The life-conception of the other, Verlaine, consisted in weak profligacy, confession of his moral impotence, and, as an antidote to that impotence, in the grossest Roman Catholic idolatry. Both, moreover, were quite lacking in naïveté, sincerity, and simplicity, and both overflowed with artificiality, forced originality, and self-assurance. So that in their least bad productions one sees more of M. Baudelaire or M. Verlaine than of what they were describing. But these two indifferent versifiers form a school, and lead hundreds of followers after them.
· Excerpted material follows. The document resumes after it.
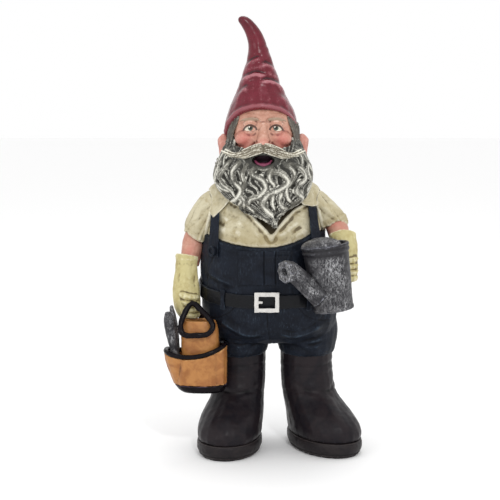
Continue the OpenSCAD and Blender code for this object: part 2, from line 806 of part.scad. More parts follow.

There is only one explanation of this fact: it is that the art of the society in which these versifiers lived is not a serious, important matter of life, but is a mere amusement. And all amusements grow wearisome by repetition. And, in order to make wearisome amusement again tolerable, it is necessary to find some means to freshen it up. When, at cards, ombre grows stale, whist is introduced; when whist grows stale, écarté is substituted; when écarté grows stale, some other novelty is invented, and so on. The substance of the matter remains the same, only its form is changed. And so it is with this kind of art. The subject-matter of the art of the upper classes growing continually more and more limited, it has come at last to this, that to the artists of these exclusive classes it seems as if everything has already been said, and that to find anything new to say is impossible. And therefore, to freshen up this art, they look out for fresh forms.

Baudelaire and Verlaine invent such a new form, furbish it up, moreover, with hitherto unused pornographic details, and—the critics and the public of the upper classes hail them as great writers.

This is the only explanation of the success, not of Baudelaire and Verlaine only, but of all the Decadents.

For instance, there are poems by Mallarmé and Maeterlinck which have no meaning, and yet for all that, or perhaps on that very account, are printed by tens of thousands, not only in various publications, but even in collections of the best works of the younger poets.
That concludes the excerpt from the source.